Improving Controllers for Formations and Deconfliction among Non-holonomic Vehicles

TitleImproving Controllers for Formations and Deconfliction among Non-holonomic Vehicles
Publication TypeThesis
Year of Publication2011
AuthorsKrontiris, A
Academic DepartmentComputer Science and Engineering at the University of Nevada, Reno
DegreeMS Thesis.
Date Published04/2011
UniversityUniversity of Nevada, Reno
Thesis TypeMS

The first contribution of this work corresponds to a computationally efficient geometric method for simulating formations of systems with non-holonomic motion constraints. The proposed geometric reasoning takes place in curvilinear coordinates, which are defined by the curvature of the leader's reference trajectory, in order to directly satisfy the constraints, instead of the typical rectilinear coordinates. The approach directly provides the feasible controls that each individual robot has to execute for the team to maintain the formation based on the controls of a reference agent, either a real leader or a virtual one. The method’s generality lies on the ability to define dynamic formations so as to smoothly switch between different configurations, where the robots can change both of their relative curvilinear coordinates as they move. It is also possible to acquire a desired formation given an initial random configuration. Simulation results are provided that illustrate the feasibility of the approach.

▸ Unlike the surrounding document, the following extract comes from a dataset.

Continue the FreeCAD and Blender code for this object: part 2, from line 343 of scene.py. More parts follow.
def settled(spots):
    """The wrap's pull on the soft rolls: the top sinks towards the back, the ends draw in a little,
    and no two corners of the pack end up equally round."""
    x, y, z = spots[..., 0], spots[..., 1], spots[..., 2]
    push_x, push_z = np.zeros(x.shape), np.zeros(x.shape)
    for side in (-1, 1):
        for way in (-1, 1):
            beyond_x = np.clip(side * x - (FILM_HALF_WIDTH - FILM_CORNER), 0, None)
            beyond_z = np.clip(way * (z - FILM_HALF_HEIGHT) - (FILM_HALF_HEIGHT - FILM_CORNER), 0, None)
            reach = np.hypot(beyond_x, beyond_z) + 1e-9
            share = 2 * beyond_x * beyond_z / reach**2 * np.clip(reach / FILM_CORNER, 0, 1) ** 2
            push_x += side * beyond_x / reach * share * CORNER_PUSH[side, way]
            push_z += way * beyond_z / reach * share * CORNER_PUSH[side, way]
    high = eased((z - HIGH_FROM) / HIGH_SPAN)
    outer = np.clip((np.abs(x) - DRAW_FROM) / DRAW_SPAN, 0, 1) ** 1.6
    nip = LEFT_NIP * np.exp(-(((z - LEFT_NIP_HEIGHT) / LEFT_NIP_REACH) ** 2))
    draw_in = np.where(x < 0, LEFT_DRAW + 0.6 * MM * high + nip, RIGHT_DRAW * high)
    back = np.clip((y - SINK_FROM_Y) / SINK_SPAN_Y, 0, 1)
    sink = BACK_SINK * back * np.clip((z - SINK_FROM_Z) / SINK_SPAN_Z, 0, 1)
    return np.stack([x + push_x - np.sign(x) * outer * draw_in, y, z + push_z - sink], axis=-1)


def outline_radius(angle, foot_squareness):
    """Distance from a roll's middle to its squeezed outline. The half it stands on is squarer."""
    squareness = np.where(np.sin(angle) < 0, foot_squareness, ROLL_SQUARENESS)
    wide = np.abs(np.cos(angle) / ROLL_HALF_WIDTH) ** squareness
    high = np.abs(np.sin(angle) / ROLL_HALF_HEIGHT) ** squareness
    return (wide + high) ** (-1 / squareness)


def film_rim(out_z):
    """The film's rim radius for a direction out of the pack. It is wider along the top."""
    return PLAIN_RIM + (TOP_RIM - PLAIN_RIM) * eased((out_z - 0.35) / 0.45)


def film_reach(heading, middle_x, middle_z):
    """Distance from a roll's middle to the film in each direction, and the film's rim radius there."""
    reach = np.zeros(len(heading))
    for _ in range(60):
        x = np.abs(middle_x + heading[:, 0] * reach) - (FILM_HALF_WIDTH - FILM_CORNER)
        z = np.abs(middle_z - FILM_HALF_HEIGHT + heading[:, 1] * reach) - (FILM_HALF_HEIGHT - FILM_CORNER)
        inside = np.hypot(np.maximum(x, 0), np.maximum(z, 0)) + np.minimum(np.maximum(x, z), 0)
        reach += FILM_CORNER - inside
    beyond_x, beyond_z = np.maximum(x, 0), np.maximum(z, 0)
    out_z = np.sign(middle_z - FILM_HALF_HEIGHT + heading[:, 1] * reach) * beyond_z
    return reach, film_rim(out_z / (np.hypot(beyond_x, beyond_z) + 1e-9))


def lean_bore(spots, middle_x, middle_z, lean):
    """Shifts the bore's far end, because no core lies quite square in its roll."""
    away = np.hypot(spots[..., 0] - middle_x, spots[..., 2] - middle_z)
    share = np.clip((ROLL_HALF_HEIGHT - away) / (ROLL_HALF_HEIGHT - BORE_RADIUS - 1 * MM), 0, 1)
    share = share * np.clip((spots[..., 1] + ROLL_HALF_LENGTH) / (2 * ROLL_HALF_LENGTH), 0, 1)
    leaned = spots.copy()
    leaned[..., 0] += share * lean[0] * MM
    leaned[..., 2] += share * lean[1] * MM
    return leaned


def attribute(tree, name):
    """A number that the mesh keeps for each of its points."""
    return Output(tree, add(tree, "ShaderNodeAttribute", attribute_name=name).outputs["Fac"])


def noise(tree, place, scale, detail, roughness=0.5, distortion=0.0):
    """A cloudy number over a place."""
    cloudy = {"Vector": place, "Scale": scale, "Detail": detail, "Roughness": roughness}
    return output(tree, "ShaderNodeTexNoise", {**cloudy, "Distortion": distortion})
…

The second contribution corresponds to a motion coordination algorithm, where multiple non-holonomic vehicles are steered in a decentralized manner between assigned start and goal configurations so as to avoid collisions. The approach builds on top of a hybrid control law, known as Generalized Roundabout Policy, which ensures safety, without any communication between the robots. The focus of this work is on improving the performance and liveness features for such problems. Towards this objective, a new hybrid policy that updates the desired direction for each vehicle based on a dynamic priority scheme is proposed. Minimal communication between the various vehicles is employed for the dynamic priority scheme, where vehicles occasionally exchange information with their neighbors. The proposed method can solve decentralized motion coordination problems both faster and with less assumptions, that the Generalized Roundabout Policy, as suggested by simulations presented in this thesis.